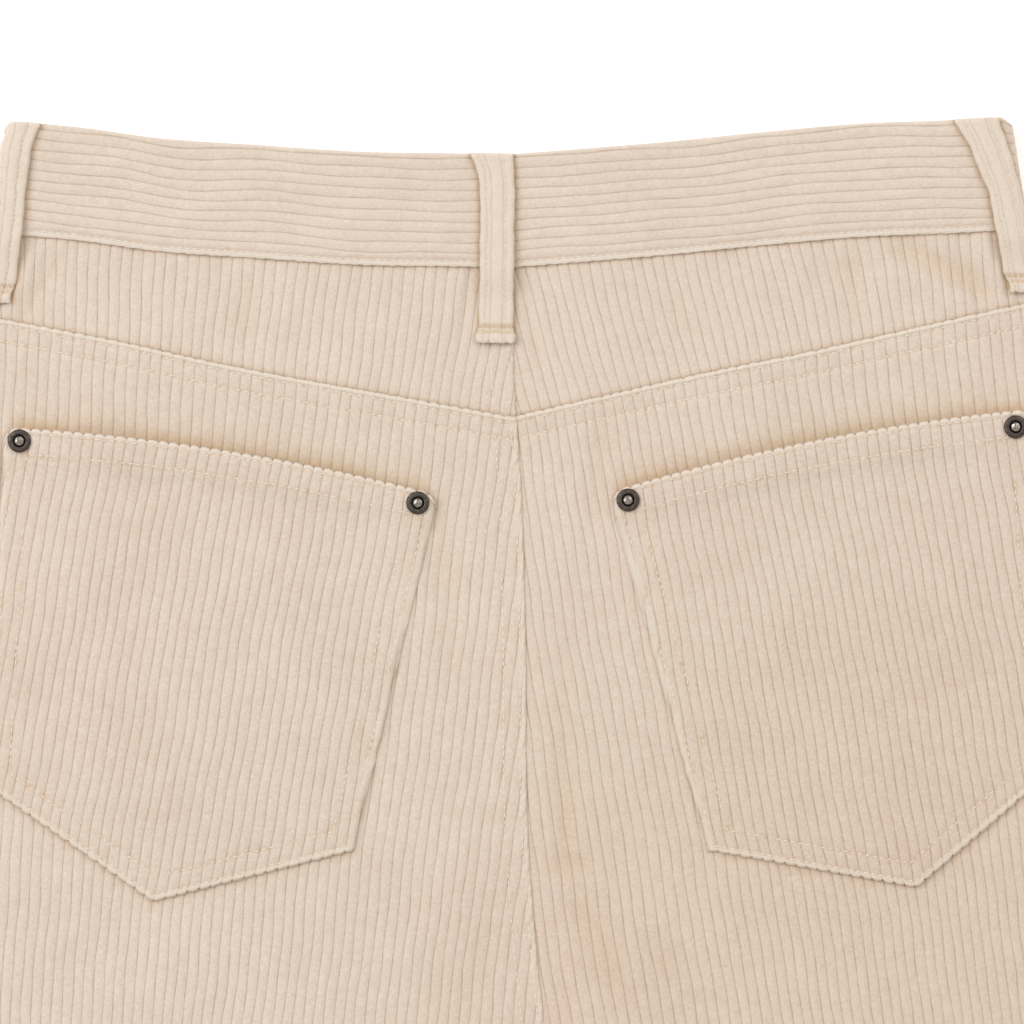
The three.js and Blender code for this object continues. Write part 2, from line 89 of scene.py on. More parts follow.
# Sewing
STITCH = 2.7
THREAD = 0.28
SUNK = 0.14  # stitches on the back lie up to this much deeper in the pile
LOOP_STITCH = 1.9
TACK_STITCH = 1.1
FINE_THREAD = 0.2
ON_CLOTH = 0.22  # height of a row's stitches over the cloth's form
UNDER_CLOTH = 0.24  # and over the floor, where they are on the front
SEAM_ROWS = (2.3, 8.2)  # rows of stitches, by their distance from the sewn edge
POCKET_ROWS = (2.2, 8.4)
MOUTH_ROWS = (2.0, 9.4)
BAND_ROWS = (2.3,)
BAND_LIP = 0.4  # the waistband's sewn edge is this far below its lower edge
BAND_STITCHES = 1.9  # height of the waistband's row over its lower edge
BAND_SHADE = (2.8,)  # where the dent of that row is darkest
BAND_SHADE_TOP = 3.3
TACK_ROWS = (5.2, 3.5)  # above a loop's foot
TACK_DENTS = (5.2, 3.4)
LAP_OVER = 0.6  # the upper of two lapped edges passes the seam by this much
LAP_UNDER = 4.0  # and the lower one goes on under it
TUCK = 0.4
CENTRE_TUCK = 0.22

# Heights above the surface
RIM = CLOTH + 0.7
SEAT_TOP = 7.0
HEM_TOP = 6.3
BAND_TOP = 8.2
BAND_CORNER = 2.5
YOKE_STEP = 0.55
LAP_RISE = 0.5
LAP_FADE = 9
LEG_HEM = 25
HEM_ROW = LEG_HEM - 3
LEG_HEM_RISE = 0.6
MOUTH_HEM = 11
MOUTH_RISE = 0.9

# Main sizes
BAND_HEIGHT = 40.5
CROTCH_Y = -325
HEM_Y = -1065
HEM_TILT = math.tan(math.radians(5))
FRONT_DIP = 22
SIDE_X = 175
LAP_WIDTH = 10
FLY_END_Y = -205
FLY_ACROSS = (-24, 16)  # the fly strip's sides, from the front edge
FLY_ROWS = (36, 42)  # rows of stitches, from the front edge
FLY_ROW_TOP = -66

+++

Restate, word for word and with nothing added, the lines from the first line of the listing through the one where "CENTRE_TUCK = 0.22" stands.

§ **Result**:
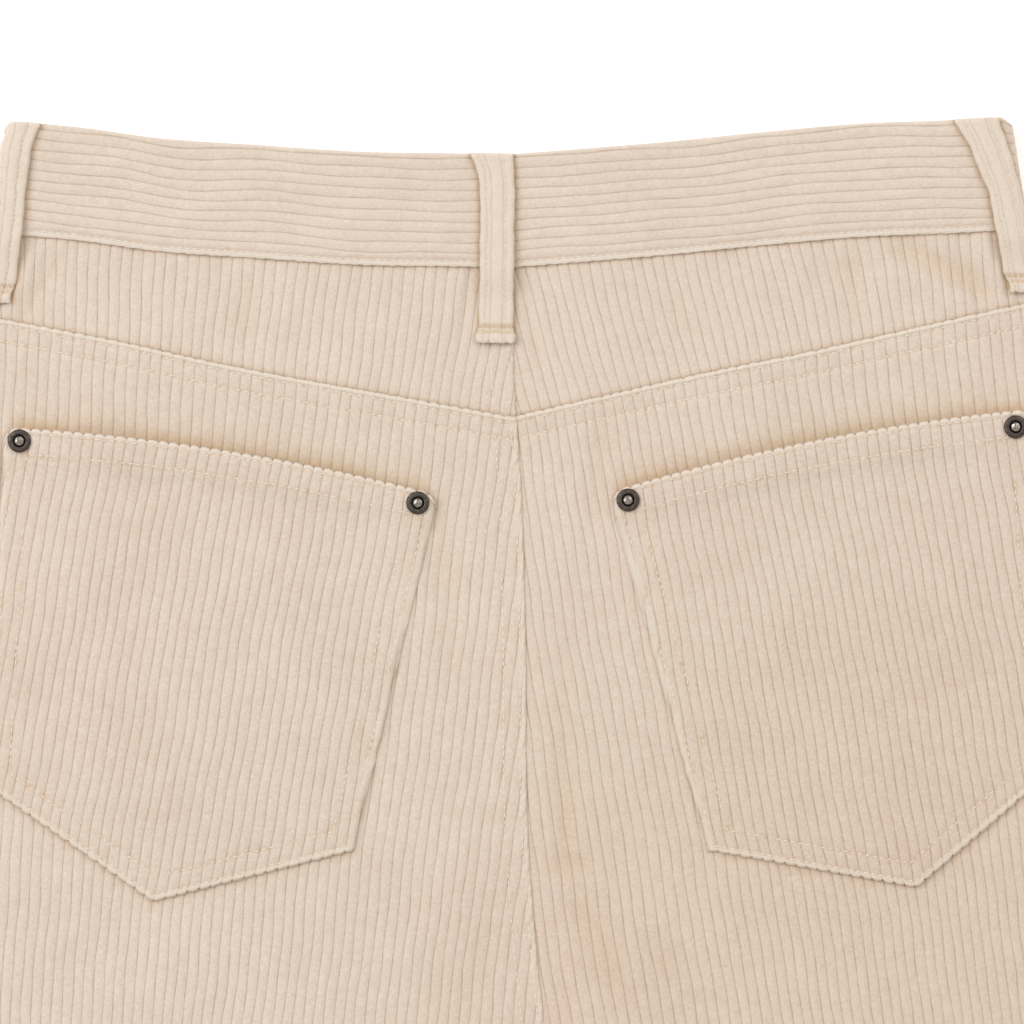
The three.js and Blender code for this object continues. Write part 2, from line 89 of scene.py on. More parts follow.
# Sewing
STITCH = 2.7
THREAD = 0.28
SUNK = 0.14  # stitches on the back lie up to this much deeper in the pile
LOOP_STITCH = 1.9
TACK_STITCH = 1.1
FINE_THREAD = 0.2
ON_CLOTH = 0.22  # height of a row's stitches over the cloth's form
UNDER_CLOTH = 0.24  # and over the floor, where they are on the front
SEAM_ROWS = (2.3, 8.2)  # rows of stitches, by their distance from the sewn edge
POCKET_ROWS = (2.2, 8.4)
MOUTH_ROWS = (2.0, 9.4)
BAND_ROWS = (2.3,)
BAND_LIP = 0.4  # the waistband's sewn edge is this far below its lower edge
BAND_STITCHES = 1.9  # height of the waistband's row over its lower edge
BAND_SHADE = (2.8,)  # where the dent of that row is darkest
BAND_SHADE_TOP = 3.3
TACK_ROWS = (5.2, 3.5)  # above a loop's foot
TACK_DENTS = (5.2, 3.4)
LAP_OVER = 0.6  # the upper of two lapped edges passes the seam by this much
LAP_UNDER = 4.0  # and the lower one goes on under it
TUCK = 0.4
CENTRE_TUCK = 0.22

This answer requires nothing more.